▶ [What this task involves]:
Repeat each line exactly as it is written.

▶ [Source excerpt]:
^^^^^^^^^^^^^^^^

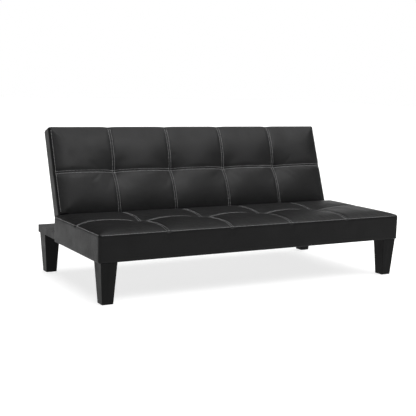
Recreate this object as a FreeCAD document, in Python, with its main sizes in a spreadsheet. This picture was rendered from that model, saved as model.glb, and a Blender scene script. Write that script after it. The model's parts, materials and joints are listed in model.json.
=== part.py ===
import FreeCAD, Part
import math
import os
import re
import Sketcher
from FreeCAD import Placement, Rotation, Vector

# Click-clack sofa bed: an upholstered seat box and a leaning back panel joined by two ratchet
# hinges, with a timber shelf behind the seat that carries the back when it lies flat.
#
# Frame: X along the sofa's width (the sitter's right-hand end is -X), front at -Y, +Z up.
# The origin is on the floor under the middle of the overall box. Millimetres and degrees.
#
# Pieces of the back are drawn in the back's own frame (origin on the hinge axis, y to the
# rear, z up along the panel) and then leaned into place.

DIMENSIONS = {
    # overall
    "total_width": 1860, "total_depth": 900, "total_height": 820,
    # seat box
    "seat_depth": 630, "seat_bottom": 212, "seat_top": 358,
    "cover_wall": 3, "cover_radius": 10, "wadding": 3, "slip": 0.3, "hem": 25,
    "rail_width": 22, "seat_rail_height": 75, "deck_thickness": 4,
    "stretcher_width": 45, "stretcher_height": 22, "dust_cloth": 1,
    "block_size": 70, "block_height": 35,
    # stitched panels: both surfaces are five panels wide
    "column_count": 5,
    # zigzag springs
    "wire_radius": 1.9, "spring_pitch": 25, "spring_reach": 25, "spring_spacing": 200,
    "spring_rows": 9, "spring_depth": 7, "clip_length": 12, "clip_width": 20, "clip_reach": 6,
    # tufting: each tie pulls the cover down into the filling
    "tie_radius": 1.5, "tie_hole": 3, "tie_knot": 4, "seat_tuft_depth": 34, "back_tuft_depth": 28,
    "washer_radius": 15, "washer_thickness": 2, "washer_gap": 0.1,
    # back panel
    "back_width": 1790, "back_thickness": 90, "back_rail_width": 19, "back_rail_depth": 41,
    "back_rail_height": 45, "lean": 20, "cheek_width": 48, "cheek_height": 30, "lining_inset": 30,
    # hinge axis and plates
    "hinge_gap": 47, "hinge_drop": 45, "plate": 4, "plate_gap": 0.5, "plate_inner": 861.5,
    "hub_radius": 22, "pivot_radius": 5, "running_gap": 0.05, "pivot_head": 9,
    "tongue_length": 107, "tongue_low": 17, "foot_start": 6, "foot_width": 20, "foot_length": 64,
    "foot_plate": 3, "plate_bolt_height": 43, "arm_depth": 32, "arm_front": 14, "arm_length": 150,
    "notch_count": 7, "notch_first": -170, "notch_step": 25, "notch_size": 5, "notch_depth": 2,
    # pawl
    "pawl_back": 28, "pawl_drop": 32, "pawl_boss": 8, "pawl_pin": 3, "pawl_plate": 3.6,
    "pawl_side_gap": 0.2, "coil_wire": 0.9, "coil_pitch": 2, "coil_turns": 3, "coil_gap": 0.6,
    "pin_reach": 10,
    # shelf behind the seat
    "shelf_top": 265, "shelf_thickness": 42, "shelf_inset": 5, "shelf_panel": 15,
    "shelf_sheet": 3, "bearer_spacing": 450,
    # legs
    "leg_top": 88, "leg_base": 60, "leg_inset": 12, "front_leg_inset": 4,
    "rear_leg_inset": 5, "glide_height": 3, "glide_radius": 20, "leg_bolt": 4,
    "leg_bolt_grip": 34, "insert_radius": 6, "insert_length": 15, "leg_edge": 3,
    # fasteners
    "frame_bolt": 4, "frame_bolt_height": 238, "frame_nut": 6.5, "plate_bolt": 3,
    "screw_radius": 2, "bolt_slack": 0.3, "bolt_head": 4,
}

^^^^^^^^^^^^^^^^

▶ [Result for this task]:
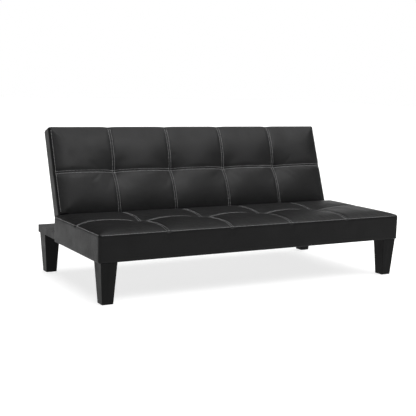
Recreate this object as a FreeCAD document, in Python, with its main sizes in a spreadsheet. This picture was rendered from that model, saved as model.glb, and a Blender scene script. Write that script after it. The model's parts, materials and joints are listed in model.json.
=== part.py ===
import FreeCAD, Part
import math
import os
import re
import Sketcher
from FreeCAD import Placement, Rotation, Vector

# Click-clack sofa bed: an upholstered seat box and a leaning back panel joined by two ratchet
# hinges, with a timber shelf behind the seat that carries the back when it lies flat.
#
# Frame: X along the sofa's width (the sitter's right-hand end is -X), front at -Y, +Z up.
# The origin is on the floor under the middle of the overall box. Millimetres and degrees.
#
# Pieces of the back are drawn in the back's own frame (origin on the hinge axis, y to the
# rear, z up along the panel) and then leaned into place.

DIMENSIONS = {
    # overall
    "total_width": 1860, "total_depth": 900, "total_height": 820,
    # seat box
    "seat_depth": 630, "seat_bottom": 212, "seat_top": 358,
    "cover_wall": 3, "cover_radius": 10, "wadding": 3, "slip": 0.3, "hem": 25,
    "rail_width": 22, "seat_rail_height": 75, "deck_thickness": 4,
    "stretcher_width": 45, "stretcher_height": 22, "dust_cloth": 1,
    "block_size": 70, "block_height": 35,
    # stitched panels: both surfaces are five panels wide
    "column_count": 5,
    # zigzag springs
    "wire_radius": 1.9, "spring_pitch": 25, "spring_reach": 25, "spring_spacing": 200,
    "spring_rows": 9, "spring_depth": 7, "clip_length": 12, "clip_width": 20, "clip_reach": 6,
    # tufting: each tie pulls the cover down into the filling
    "tie_radius": 1.5, "tie_hole": 3, "tie_knot": 4, "seat_tuft_depth": 34, "back_tuft_depth": 28,
    "washer_radius": 15, "washer_thickness": 2, "washer_gap": 0.1,
    # back panel
    "back_width": 1790, "back_thickness": 90, "back_rail_width": 19, "back_rail_depth": 41,
    "back_rail_height": 45, "lean": 20, "cheek_width": 48, "cheek_height": 30, "lining_inset": 30,
    # hinge axis and plates
    "hinge_gap": 47, "hinge_drop": 45, "plate": 4, "plate_gap": 0.5, "plate_inner": 861.5,
    "hub_radius": 22, "pivot_radius": 5, "running_gap": 0.05, "pivot_head": 9,
    "tongue_length": 107, "tongue_low": 17, "foot_start": 6, "foot_width": 20, "foot_length": 64,
    "foot_plate": 3, "plate_bolt_height": 43, "arm_depth": 32, "arm_front": 14, "arm_length": 150,
    "notch_count": 7, "notch_first": -170, "notch_step": 25, "notch_size": 5, "notch_depth": 2,
    # pawl
    "pawl_back": 28, "pawl_drop": 32, "pawl_boss": 8, "pawl_pin": 3, "pawl_plate": 3.6,
    "pawl_side_gap": 0.2, "coil_wire": 0.9, "coil_pitch": 2, "coil_turns": 3, "coil_gap": 0.6,
    "pin_reach": 10,
    # shelf behind the seat
    "shelf_top": 265, "shelf_thickness": 42, "shelf_inset": 5, "shelf_panel": 15,
    "shelf_sheet": 3, "bearer_spacing": 450,
    # legs
    "leg_top": 88, "leg_base": 60, "leg_inset": 12, "front_leg_inset": 4,
    "rear_leg_inset": 5, "glide_height": 3, "glide_radius": 20, "leg_bolt": 4,
    "leg_bolt_grip": 34, "insert_radius": 6, "insert_length": 15, "leg_edge": 3,
    # fasteners
    "frame_bolt": 4, "frame_bolt_height": 238, "frame_nut": 6.5, "plate_bolt": 3,
    "screw_radius": 2, "bolt_slack": 0.3, "bolt_head": 4,
}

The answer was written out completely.